Maybe the Division should have only used people whose abilities could actually be restrained for those lab experiments. A super-powerful Shifter or Watcher doesn't sound all that dangerous or difficult to imprison compared to someone with the power of Mind Control. The most powerful Watcher in the story spends the entire story off-screen in their possession (possibly due to her own plan, but still imprisoned).
Instant Expert: Nick has been a Mover all his life, and he sucks at it at the beginning, barely able to roll some dice. Once it becomes plot important, he suddenly get great at it. It is implied, though, that he had a lot of raw talent, and he just needed more practice or motivation. He's usually surprised when he does something fairly powerful, and he almost always does so after seeing someone else do them (such as Victor and his bullet shields and telekinetic-enhanced punches). He's also consistently a lot better at the big, uncontrolled stuff (i.e., brute force) than he is at the little, fiddly (read: precision) things.
Karmic Death: Nick stays his hand and doesn't kill Victor, who is killed anyway three seconds later by a Bleeder.
Averted when Kira kills Carver in a fairly sadistic way.
Laser-Guided Amnesia: Wipers can remove specific memories, which doubles as a way to throw off Watchers.
Lens Flare: Apparently the byproduct of two telekinetics punching each other.
MacGuffin Girl: Kira isn't the MacGuffinexactly, but she stole it, has it in her bloodstream, and is chased after by the villains as the only successful survivor of the super-psychic-serum.
Magic Skirt: Cassie. Necessary, because the character's all of 13.
Men Are the Expendable Gender: Despite the relatively high total bodycount, female character deaths number exactly zero. The two female villains 3 if you count Kira are menacingly threatening but they're stopped right before they cross the Moral Event Horizon so the audience won't be upset:
Stowe, the Stitcher tries to kill/interrogate Nick, only for Nick to pull a gun on her and tie her up in his apartment. In a deleted scene, Pop Girl kills her for her failure.
Pop Girl finally tracks down Cassie and pulls a gun on her but the Wiper sneaks up behind her and erases her mind.

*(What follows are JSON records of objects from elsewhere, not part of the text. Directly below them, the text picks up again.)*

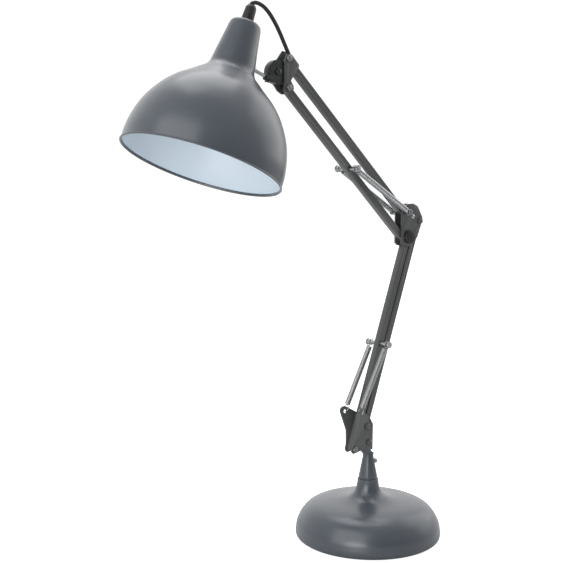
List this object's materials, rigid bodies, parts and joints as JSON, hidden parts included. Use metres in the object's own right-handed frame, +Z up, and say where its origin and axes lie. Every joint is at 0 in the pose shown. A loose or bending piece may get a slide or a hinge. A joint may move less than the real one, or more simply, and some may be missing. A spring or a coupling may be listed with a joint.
{
  "type": "architect desk lamp",
  "caption": "Desk lamp with a round weighted base, swivelling stem, two sprung parallelogram arms, a tilting knuckle and a bell-shaped metal shade",
  "frame": {"origin": "centre of the underside of the base", "axes": "+Z up; the arms lie in the XZ plane with the shade toward -X; every arm pivot runs along Y"},
  "size_m": [0.4682, 0.2, 0.7057],
  "materials": {
    "grey_paint": "glossy slate grey enamel",
    "shade_paint": "glossy slate grey enamel outside, white enamel inside",
    "bright_steel": "bright plated steel",
    "iron": "as cast, inside the base",
    "felt": "felt",
    "brass": "machined",
    "black_rubber": "satin black",
    "black_plastic": "satin black",
    "black_metal": "black enamel"
  },
  "bodies": {
    "base": {"base_pad": "felt", "base_plate": "bright_steel", "base_weight": "iron", "base_cover": "grey_paint", "cable_grommet": "black_rubber", "neck_bush": "brass"},
    "stem": {"spindle": "bright_steel", "spindle_nut": "bright_steel", "stem_cone": "grey_paint", "stem_screw": "bright_steel", "stem_cheek_near": "grey_paint", "stem_cheek_far": "grey_paint", "bolt_tang": "bright_steel", "nut_tang": "bright_steel", "bolt_a1": "bright_steel", "nut_a1": "bright_steel", "bolt_a2": "bright_steel", "nut_a2": "bright_steel"},
    "lower_front_arm": {"lower_tube_front": "grey_paint", "lower_pin": "bright_steel", "lower_spring_near": "bright_steel", "lower_spring_far": "bright_steel"},
    "lower_rear_arm": {"lower_tube_rear": "grey_paint", "flex_lower_run": "black_rubber"},
    "elbow": {"elbow_plate_near": "grey_paint", "elbow_plate_far": "grey_paint", "elbow_spacer": "bright_steel", "bolt_b1": "bright_steel", "elbow_cap": "black_plastic", "bolt_b2": "bright_steel", "nut_b2": "bright_steel", "bolt_c1": "bright_steel", "spring_bolt": "bright_steel"},
    "upper_lower_arm": {"upper_tube_lower": "grey_paint", "upper_pin": "bright_steel", "upper_spring_near": "bright_steel", "upper_spring_far": "bright_steel"},
    "upper_upper_arm": {"upper_tube_upper": "grey_paint", "flex_upper_run": "black_rubber"},
    "head": {"head_cheek_near": "grey_paint", "head_cheek_far": "grey_paint", "bolt_d1": "bright_steel", "nut_d1": "bright_steel", "bolt_d2": "bright_steel", "nut_d2": "bright_steel", "nut_tilt": "bright_steel"},
    "knuckle": {"knuckle": "black_metal", "tilt_bolt": "black_metal"},
    "shade": {"shade": "shade_paint", "shade_stud": "bright_steel", "stud_nut_inner": "bright_steel", "stud_nut_outer": "bright_steel", "lampholder": "black_plastic", "holder_contact": "brass", "nipple_nut": "bright_steel", "cord_grip": "black_plastic", "flex_loop": "black_rubber"}
  },
  "joints": [
    {"name": "stem_swivel", "type": "hinge", "parent": "base", "child": "stem", "pos_m": [0, 0, 0.082], "axis": [0, 0, 1], "range_deg": [-170, 170]},
    {"name": "lower_arm_lean", "type": "hinge", "parent": "stem", "child": "lower_front_arm", "pos_m": [-0.0311, 0, 0.1277], "axis": [0, 1, 0], "range_deg": [-45, 3], "deforming": ["lower_spring_near", "lower_spring_far"]},
    {"name": "lower_rear_link", "type": "hinge", "parent": "stem", "child": "lower_rear_arm", "pos_m": [-0.0089, 0, 0.1565], "axis": [0, 1, 0], "range_deg": [-45, 3]},
    {"name": "elbow_level", "type": "hinge", "parent": "lower_front_arm", "child": "elbow", "pos_m": [0.06689, 0, 0.40595], "axis": [0, 1, 0], "range_deg": [-3, 45]},
    {"name": "upper_arm_lean", "type": "hinge", "parent": "elbow", "child": "upper_lower_arm", "pos_m": [0.05919, 0, 0.41185], "axis": [0, 1, 0], "range_deg": [-65, 14], "deforming": ["upper_spring_near", "upper_spring_far"]},
    {"name": "upper_upper_link", "type": "hinge", "parent": "elbow", "child": "upper_upper_arm", "pos_m": [0.05919, 0, 0.44725], "axis": [0, 1, 0], "range_deg": [-65, 14]},
    {"name": "head_level", "type": "hinge", "parent": "upper_lower_arm", "child": "head", "pos_m": [-0.14672, 0, 0.60453], "axis": [0, 1, 0], "range_deg": [-14, 65]},
    {"name": "head_tilt", "type": "hinge", "parent": "head", "child": "knuckle", "pos_m": [-0.16152, 0, 0.62303], "axis": [0, 1, 0], "range_deg": [-30, 35], "deforming": ["flex_loop"]},
    {"name": "shade_swivel", "type": "hinge", "parent": "knuckle", "child": "shade", "pos_m": [-0.17655, 0, 0.61596], "axis": [0.9304, 0, -0.3665], "range_deg": [-45, 45]}
  ],
  "couplings": [
    {"joint": "lower_rear_link", "follows": "lower_arm_lean", "ratio": 1},
    {"joint": "elbow_level", "follows": "lower_arm_lean", "ratio": -1},
    {"joint": "upper_upper_link", "follows": "upper_arm_lean", "ratio": 1},
    {"joint": "head_level", "follows": "upper_arm_lean", "ratio": -1}
  ]
}
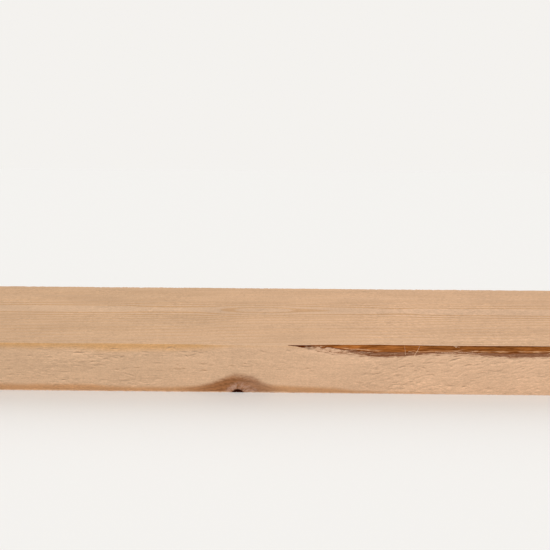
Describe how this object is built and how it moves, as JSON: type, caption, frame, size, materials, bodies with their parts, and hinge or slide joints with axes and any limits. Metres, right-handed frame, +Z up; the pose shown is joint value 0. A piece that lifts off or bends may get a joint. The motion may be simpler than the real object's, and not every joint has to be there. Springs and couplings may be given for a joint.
{
  "type": "timber lumber plank",
  "caption": "Rough-sawn softwood plank, rectangular in section and sawn square at both ends, with a waney upper edge and a knot hole at the lower edge of one narrow face.",
  "frame": {"origin": "middle of the underside, on the surface that the plank lies on", "axes": "+X along the length to the log's thin end, +Y across the width to the plain narrow face, +Z up through the thickness; the narrow face with the knot hole and the wane is at -Y"},
  "size_m": [2.4, 0.2, 0.05],
  "materials": {
    "sawn_wood": "rough sawn, bare"
  },
  "bodies": {
    "root": {"plank": "sawn_wood"}
  },
  "joints": []
}
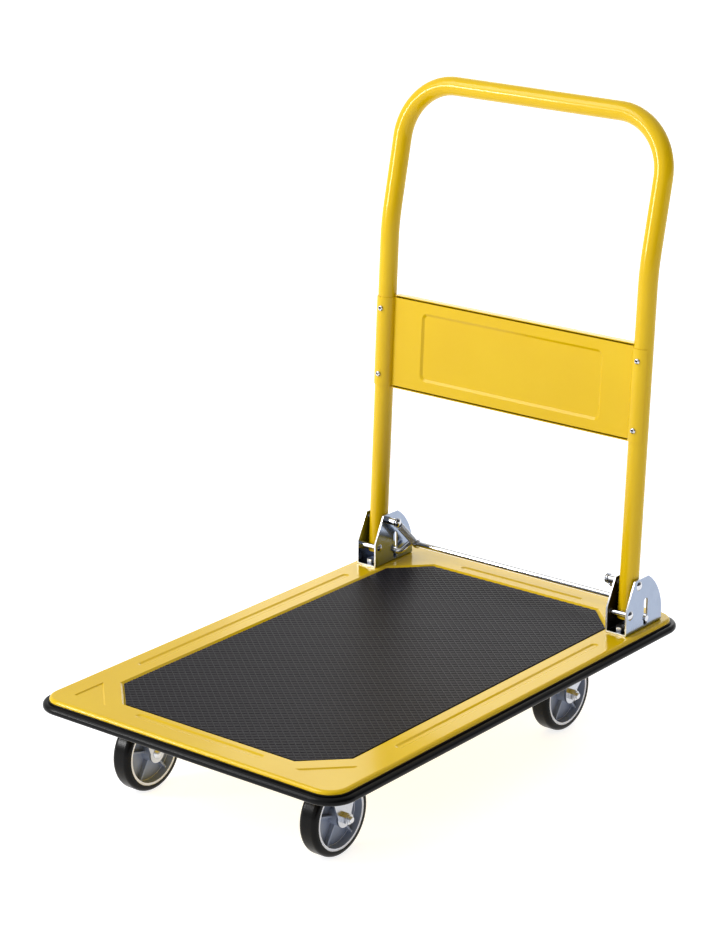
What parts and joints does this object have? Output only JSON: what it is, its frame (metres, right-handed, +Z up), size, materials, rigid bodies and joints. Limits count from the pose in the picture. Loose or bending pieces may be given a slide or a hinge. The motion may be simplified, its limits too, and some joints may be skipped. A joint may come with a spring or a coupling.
{
  "type": "folding platform cart",
  "caption": "Flat-deck hand cart with a fold-down push handle, foot latch bar, rigid front casters and swivel rear casters.",
  "frame": {"origin": "on the floor under the middle of the deck", "axes": "+X across the deck, +Y towards the handle end, +Z up; the front end is at -Y"},
  "size_m": [0.4806, 0.7396, 0.8107],
  "materials": {
    "deck_paint": "gloss yellow powder coat",
    "handle_paint": "gloss yellow powder coat",
    "mat_vinyl": "embossed charcoal vinyl",
    "bumper_rubber": "satin black",
    "channel_paint": "yellow powder coat",
    "bracket_zinc": "bright zinc plate",
    "plug_plastic": "moulded black",
    "bright_chrome": "polished",
    "spring_steel": "drawn wire",
    "fork_zinc": "bright zinc plate",
    "ball_steel": "polished balls",
    "tyre_rubber": "satin black rubber",
    "wheel_plastic": "moulded grey",
    "plated_hardware": "bright zinc plate"
  },
  "bodies": {
    "deck": {"axle_bolt_front_left": "plated_hardware", "axle_bolt_front_right": "plated_hardware", "axle_nut_front_left": "plated_hardware", "axle_nut_front_right": "plated_hardware", "axle_sleeve_front_left": "plated_hardware", "axle_sleeve_front_right": "plated_hardware", "bracket_bolts": "plated_hardware", "bracket_nuts": "plated_hardware", "caster_bolts": "plated_hardware", "caster_nuts": "plated_hardware", "caster_plate_left": "fork_zinc", "caster_plate_right": "fork_zinc", "cross_channel_front": "channel_paint", "cross_channel_rear": "channel_paint", "deck_mat": "mat_vinyl", "deck_plate": "deck_paint", "edge_bumper": "bumper_rubber", "hinge_bracket_left": "bracket_zinc", "hinge_bracket_right": "bracket_zinc", "kingpin_left": "fork_zinc", "kingpin_right": "fork_zinc", "latch_spring_left": "spring_steel", "latch_spring_right": "spring_steel", "pivot_pin_left": "bright_chrome", "pivot_pin_right": "bright_chrome", "rigid_fork_left": "fork_zinc", "rigid_fork_right": "fork_zinc", "stop_pin_left": "bright_chrome", "stop_pin_right": "bright_chrome"},
    "handle": {"end_plug_left": "plug_plastic", "end_plug_right": "plug_plastic", "handle_tube": "handle_paint", "panel_front": "handle_paint", "panel_rear": "handle_paint", "panel_screws": "plated_hardware"},
    "foot_bar": {"bar_collars": "bright_chrome", "foot_bar": "bright_chrome"},
    "swivel_left": {"axle_bolt_rear_left": "plated_hardware", "axle_nut_rear_left": "plated_hardware", "axle_sleeve_rear_left": "plated_hardware", "ball_ring_left": "ball_steel", "swivel_fork_left": "fork_zinc"},
    "swivel_right": {"axle_bolt_rear_right": "plated_hardware", "axle_nut_rear_right": "plated_hardware", "axle_sleeve_rear_right": "plated_hardware", "ball_ring_right": "ball_steel", "swivel_fork_right": "fork_zinc"},
    "wheel_front_left": {"tyre_front_left": "tyre_rubber", "wheel_centre_front_left": "wheel_plastic"},
    "wheel_front_right": {"tyre_front_right": "tyre_rubber", "wheel_centre_front_right": "wheel_plastic"},
    "wheel_rear_left": {"tyre_rear_left": "tyre_rubber", "wheel_centre_rear_left": "wheel_plastic"},
    "wheel_rear_right": {"tyre_rear_right": "tyre_rubber", "wheel_centre_rear_right": "wheel_plastic"}
  },
  "joints": [
    {"name": "handle_fold", "type": "hinge", "parent": "deck", "child": "handle", "pos_m": [0, 0.2801, 0.1971], "axis": [1, 0, 0], "range_deg": [0, 99]},
    {"name": "foot_bar_press", "type": "slide", "parent": "deck", "child": "foot_bar", "axis": [0, 0, -1], "range_m": [0, 0.006], "stiffness_N_per_m": 1600, "springref_m": -0.008, "deforming": ["latch_spring_left", "latch_spring_right"]},
    {"name": "caster_swivel_left", "type": "hinge", "parent": "deck", "child": "swivel_left", "pos_m": [-0.145, 0.253, 0.11], "axis": [0, 0, 1], "continuous": true},
    {"name": "caster_swivel_right", "type": "hinge", "parent": "deck", "child": "swivel_right", "pos_m": [0.145, 0.253, 0.11], "axis": [0, 0, 1], "continuous": true},
    {"name": "wheel_spin_front_left", "type": "hinge", "parent": "deck", "child": "wheel_front_left", "pos_m": [-0.149, -0.26, 0.051], "axis": [1, 0, 0], "continuous": true},
    {"name": "wheel_spin_front_right", "type": "hinge", "parent": "deck", "child": "wheel_front_right", "pos_m": [0.149, -0.26, 0.051], "axis": [1, 0, 0], "continuous": true},
    {"name": "wheel_spin_rear_left", "type": "hinge", "parent": "swivel_left", "child": "wheel_rear_left", "pos_m": [-0.145, 0.218, 0.051], "axis": [1, 0, 0], "continuous": true},
    {"name": "wheel_spin_rear_right", "type": "hinge", "parent": "swivel_right", "child": "wheel_rear_right", "pos_m": [0.145, 0.218, 0.051], "axis": [1, 0, 0], "continuous": true}
  ]
}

Pushed!Kira spends the final battle running, fleeing and using her power to push mooks into dropping their guns or coming to her defense, never directly killing anyone unless Carver tells her to, and when she is freed from Carver's push, she kills him after reading Nick's note telling her to.
Mind Rape: Remember that brother you don't have? Well, now you remember every moment of growing up together, and that your best friend/fellow Sniff brutally killed him. And even after you realize it's a push and that you killed the Sniff in revenge for nothing, the memories will still be there clear as day.
Mutant Draft Board: Division hunts down psychics to perform Super Soldier experiments on, or to draft into voluntary service. Any psychic they don't directly control, or who refuses to be recruited, Division agents either kill them outright or threaten them to not use their powers, and they employ Sniffs to track down any who disobey this edict. Many psychics live abroad in Hong Kong to keep as far away from the Sniffs as possible.
Not Even Bothering with the Accent: Neither Djimon Hounsou (from Benin) nor Cliff Curtis (from New Zealand) even bothers to try to sound like Americans. Neil Jackson (England) drops in and out of it with the 2 or 3 lines he has. While Carver specifically says he's working for the U.S. Division near the end, their home countries are never specified so they could have been recruited before or after they became U.S. citizens or have picked up the accents elsewhere.
Shifters are Masters Of Illusion, allowing them to morph any object of their choice, though it seems the object does have to be of the same relative size of the object it's being shifted to, and it's temporary.
Stitchers have Healing Hands, albeit very painful, and capable of working in reverse.
Sniffers can see where any object has every been and who's used it. They get their name from how their ability works: literally by sniffing the object in a form of psychometry.
Watchers predict the future - or at least, the future that one intends to take. They can be countered by not knowing what you're going to do until right before you do it, and having your memories erased can stop them dead in their tracks.
Shadows can hide people by "shadowing" an object from them, allowing their subject to not be found. They are generally used to cancel out Sniffers. Extremely powerful ones can cancel out Watchers, though there's only one known occurrence of this.
Reed Richards Is Useless / Comes Great Responsibility: Inverted; in China, where Division has less of a hold, many psychics hold down occupations using their powers for profit (except the Shifter, who just carries a wallet full of money-shaped blank paper).
Scarily Competent Tracker: The Sniffs. They used a 10-year old toothbrush with a weak scent to track Nick across several countries before finding him in Hong Kong.
Screw Gun Safety: Some would say that if you're a telekinetic who's not very good at it, you would take extra care to make sure that the pistols you are levitating are not pointed at you when you work the slide.
Carver pushes a Sniffer into shooting himself because he convinces him that the gun isn't loaded. What's the first rule of gun safety? "The gun is always loaded. Even when it isn't."
Screw Destiny: Cassie is trying to prevent the future she sees. The villains love You Can't Fight Fate since their watchers foresee a future in which the heroes all die.
Slo Mo: A dramatic walk down a hallway. Verges on Narm.
Strong as They Need to Be: Nick kept a lid on his powers to evade detection by Division so he starts off a relatively unskilled Mover. Once he shook off the cobwebs, he began to develop more finesse; his encounters with the much-stronger and infinitely more Badass Victor seem to boost his competency via Awesomeness by Analysis to the point that in their final battle, he's enough of a match to overpower Victor to nearly beat him to death.